Maria legt sehr viel Wert auf saubere Kleidung. Ihr ist bewusst, dass sie allgemein als schön gilt und ihr daher Männer gerne Avancen machen. Es ist ein ärmliches Leben, das durch das Fehlen des Vaters zu Kriegszeiten dazu führt, dass kaum mehr genug zu essen da ist. Maria versucht das beste aus der Situation zu machen. Es wird deutlich, dass zu vergangenen Zeiten der Liebe ein anderer Stellenwert zukommt wie heute, denn um eine Ehe zu führen war sie früher nicht entscheidend.

Monika Helfer füllt die fehlenden Informationen mit ihrer Fantasie und versucht auf diese Weise die Beweggründe ihrer Großmutter nachzuvollziehen. Ganz bestimmte Ansichten über einzelne Familienmitglieder stellt sie durch Wiederholungen heraus. Anhand vieler, kleiner Episoden, die sich in der Realität so zugetragen haben, baut sie Szenen weiter aus. Zeitsprünge, auch zu Erlebnissen im Leben der Autorin, machten mir das Lesen nicht immer einfach.
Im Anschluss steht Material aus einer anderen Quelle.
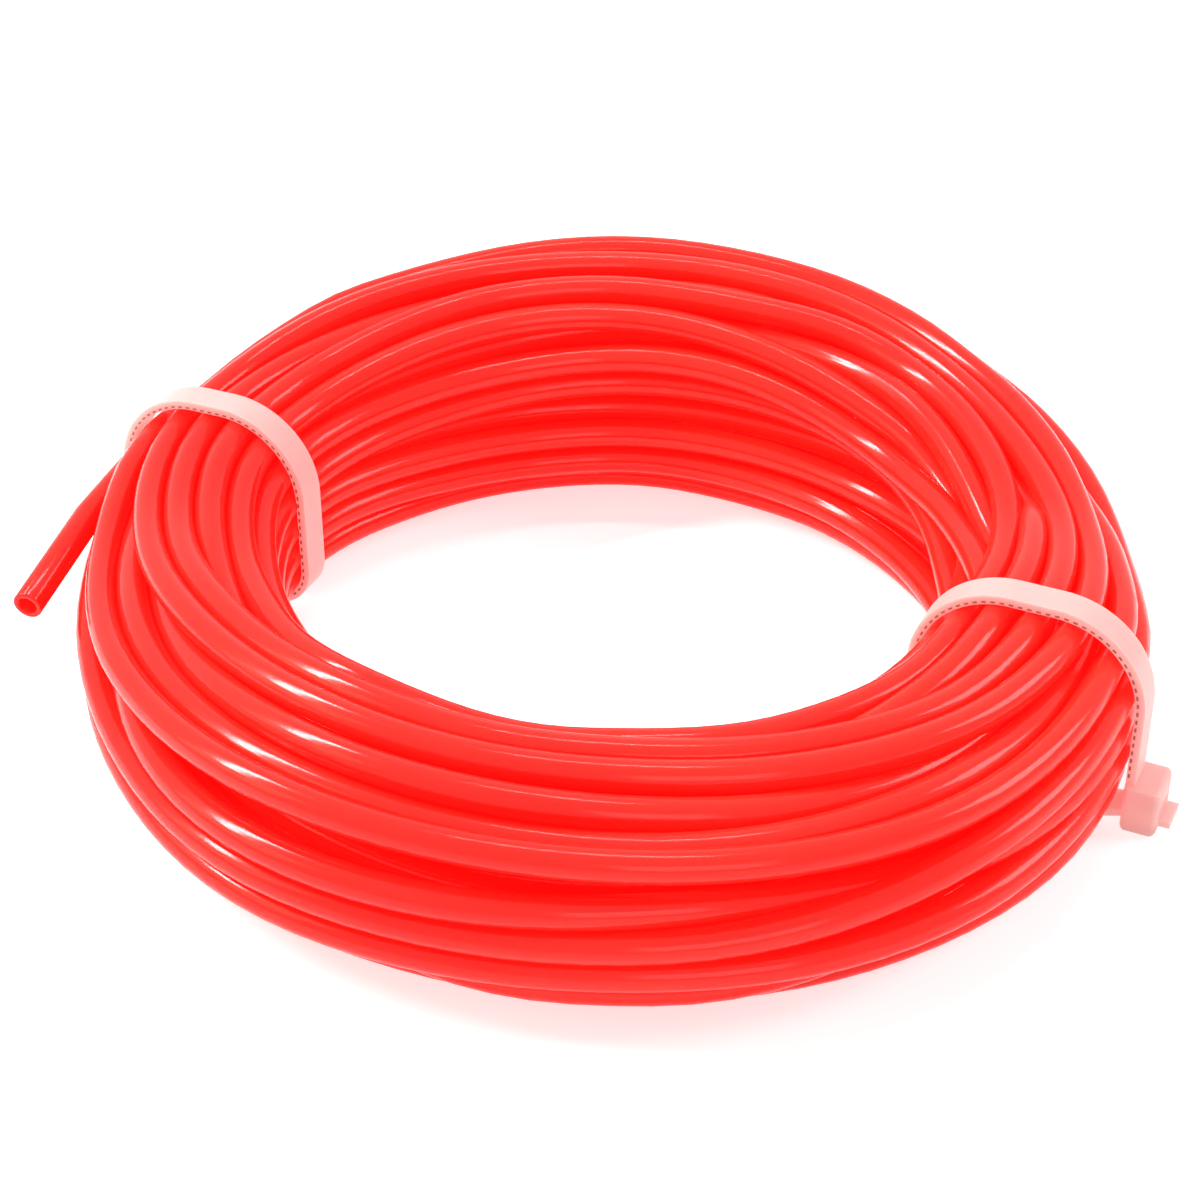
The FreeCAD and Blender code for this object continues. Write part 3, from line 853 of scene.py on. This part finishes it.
@dataclass
class Studio:
    """White surroundings, soft lamps and the camera."""

    ring: tuple = RING_CENTRE
    elevation: float = 33.0
    distance: float = 0.334
    focal: float = 75.84
    aim: tuple = (-1.85, -1.53)
    sensor: float = 36.0
    near: float = 0.01
    middle_height: float = 0.014
    plain_light: float = 0.24
    white_light: float = 1.0
    floor_reach: float = 3.0
    floor_height: float = -0.0004
    floor_colour: tuple = (0.86, 0.86, 0.86)
    floor_roughness: float = 0.9
    floor_glow: float = 0.62
    softboxes: tuple = (
        Softbox("left_strip", (-0.67, 0.17, 0.72), (0.09, 0.62), 10.0, lean=(0.5, 0.5, 0.42)),
        Softbox("left_panel", (-0.90, -0.10, 0.50), (0.6, 0.5), 2.0, (1.0, 0.80, 0.50)),
        Softbox("right_panel", (0.90, 0.05, 0.60), (0.4, 0.4), 3.8),
        Softbox("overhead_strip", (0.0, 0.22, 1.08), (0.4, 0.04), 2.0, lean=(0.0, 1.0, 0.0)),
        Softbox("front_panel", (0.25, -0.95, 0.45), (0.5, 0.5), 1.6),
    )

    def background(self) -> None:
        """White for the camera and for reflections, plain light for everything else."""
        world = bpy.data.worlds.new("studio")
        bpy.context.scene.world = world
        world.use_nodes = True
        tree = world.node_tree
        tree.nodes.clear()
        output = tree.nodes.new("ShaderNodeOutputWorld")
        plain, white = (tree.nodes.new("ShaderNodeBackground") for _ in range(2))
        plain.inputs["Color"].default_value = (1, 1, 1, 1)
        plain.inputs["Strength"].default_value = self.plain_light
        white.inputs["Color"].default_value = (1, 1, 1, 1)
        white.inputs["Strength"].default_value = self.white_light
        seen = tree.nodes.new("ShaderNodeMixShader")
        tree.links.new(self.seen_rays(tree), seen.inputs["Fac"])
        tree.links.new(plain.outputs["Background"], seen.inputs[1])
        tree.links.new(white.outputs["Background"], seen.inputs[2])
        tree.links.new(seen.outputs["Shader"], output.inputs["Surface"])

    def seen_rays(self, tree: bpy.types.NodeTree) -> bpy.types.NodeSocket:
        """Tells rays that show the surroundings from rays that only light the part.

        Args:
            tree: The node tree that gets the nodes.

        Returns:
            A socket that is 1 for rays seen straight, mirrored or through something clear.
        """
        rays = tree.nodes.new("ShaderNodeLightPath")
        share = rays.outputs["Is Camera Ray"]
        for kind in ("Is Glossy Ray", "Is Transmission Ray"):
            either = tree.nodes.new("ShaderNodeMath")
            either.operation = "MAXIMUM"
            tree.links.new(share, either.inputs[0])
            tree.links.new(rays.outputs[kind], either.inputs[1])
            share = either.outputs["Value"]
        return share

    def floor(self) -> None:
        """A wide white floor that stays white where nothing shades it."""
        mesh = bpy.data.meshes.new("floor")
        reach, height = self.floor_reach, self.floor_height
        mesh.from_pydata([(-reach, -reach, height), (reach, -reach, height),
                          (reach, reach, height), (-reach, reach, height)], [], [(0, 1, 2, 3)])
        floor = bpy.data.objects.new("floor", mesh)
        bpy.context.scene.collection.objects.link(floor)
        material, shader = new_material("white_floor")
        tree = material.node_tree
        set_inputs(shader, {"Base Color": (*self.floor_colour, 1), "Specular IOR Level": 0.0,
                            "Roughness": self.floor_roughness,
                            "Emission Color": (1, 1, 1, 1)})
        level = tree.nodes.new("ShaderNodeMath")
        level.operation = "MULTIPLY"
        level.inputs[1].default_value = self.floor_glow
        tree.links.new(self.seen_rays(tree), level.inputs[0])
        tree.links.new(level.outputs["Value"], shader.inputs["Emission Strength"])
        mesh.materials.append(material)

    def camera(self) -> None:
        """The camera, a third of a metre away and well above the bench."""
        tilt = math.radians(self.elevation)
        ahead = Vector((0, math.cos(tilt), -math.sin(tilt)))
        up = Vector((0, math.sin(tilt), math.cos(tilt)))
        middle = Vector((self.ring[0] * MM, self.ring[1] * MM, self.middle_height))
        lens = bpy.data.cameras.new("camera")
        lens.lens = self.focal
        lens.sensor_width = self.sensor
        lens.clip_start = self.near
        holder = bpy.data.objects.new("camera", lens)
        holder.location = middle - ahead * self.distance
        aim = middle + Vector((1, 0, 0)) * self.aim[0] * MM + up * self.aim[1] * MM
        holder.rotation_euler = (aim - holder.location).to_track_quat("-Z", "Y").to_euler()
        bpy.context.scene.collection.objects.link(holder)
        bpy.context.scene.camera = holder

    def build(self) -> None:
        """Sets the whole studio up."""
        bpy.context.scene.view_settings.view_transform = "Standard"
        self.background()
        self.floor()
        for softbox in self.softboxes:
            softbox.build()
        self.camera()


def main() -> None:
    """Builds the hose, dresses the ties and sets up the studio."""
    logging.basicConfig(level=logging.INFO, format="%(message)s")
    Studio().build()
    grain = grain_group()
    hose = HoseCoil()
    hose.build()
    hose.finish(PolyurethaneFinish(grain).build())
    nylon = NaturalNylonFinish(grain).build()
    # the tooth row's dark material is painted shade of the tooth valleys
    teeth = tooth_row_tree(PaintedToothShade(grain).build())
    for tie in (CableTie("left", *LEFT_TIE), CableTie("right", *RIGHT_TIE)):
        tie.finish(nylon)
        tie.build_valley_shade(teeth)


if __name__ == "__main__":
    main()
Monika Helfers Roman „Die Bagage“ ist nur teilweise fiktiv. Die meisten Begebenheiten beruhen auf Geschichten aus ihrer eigenen Familie. Sie gab mir als Leser Einblicke in den harten Alltag ihrer Großmutter, deren Handlungen auch die nachfolgenden Generationen geprägt haben. Die Autorin versteht es, die Fakten ansprechend aufzubereiten, so dass es unterhaltsam ist, den Schilderungen zu folgen. Gerne vergebe ich hierzu eine Leseempfehlung.